===== Material to process

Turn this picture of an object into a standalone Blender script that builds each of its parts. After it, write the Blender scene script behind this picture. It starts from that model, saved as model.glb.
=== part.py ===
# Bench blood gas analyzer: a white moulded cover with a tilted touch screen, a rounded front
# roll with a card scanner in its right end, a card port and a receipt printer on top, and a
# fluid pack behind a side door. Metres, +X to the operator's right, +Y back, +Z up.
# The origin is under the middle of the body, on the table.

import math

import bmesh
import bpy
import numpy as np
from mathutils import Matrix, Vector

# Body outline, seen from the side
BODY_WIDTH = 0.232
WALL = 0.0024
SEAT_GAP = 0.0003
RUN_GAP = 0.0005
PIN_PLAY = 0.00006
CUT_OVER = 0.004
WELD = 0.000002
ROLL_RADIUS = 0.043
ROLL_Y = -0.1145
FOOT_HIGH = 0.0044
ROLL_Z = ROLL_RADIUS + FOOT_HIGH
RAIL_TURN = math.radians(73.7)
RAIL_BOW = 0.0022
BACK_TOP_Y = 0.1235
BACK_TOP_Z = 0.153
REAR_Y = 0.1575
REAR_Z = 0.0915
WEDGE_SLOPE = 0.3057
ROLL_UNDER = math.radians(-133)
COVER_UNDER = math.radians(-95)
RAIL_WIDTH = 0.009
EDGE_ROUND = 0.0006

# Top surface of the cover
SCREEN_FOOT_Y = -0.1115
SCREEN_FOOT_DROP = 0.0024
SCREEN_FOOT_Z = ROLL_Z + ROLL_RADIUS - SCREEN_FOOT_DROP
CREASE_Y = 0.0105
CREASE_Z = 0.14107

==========
===== Material to process

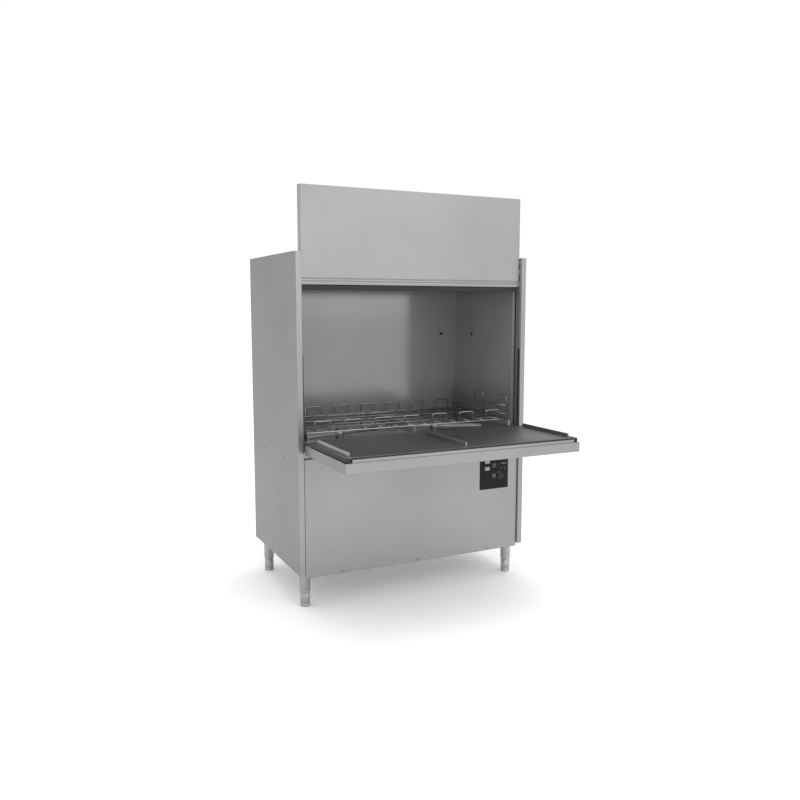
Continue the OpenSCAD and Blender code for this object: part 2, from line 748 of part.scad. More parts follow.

==========

Short task
Show each line in the entries that holds the string "Blender".

Written solution
Turn this picture of an object into a standalone Blender script that builds each of its parts. After it, write the Blender scene script behind this picture. It starts from that model, saved as model.glb.
Continue the OpenSCAD and Blender code for this object: part 2, from line 748 of part.scad. More parts follow.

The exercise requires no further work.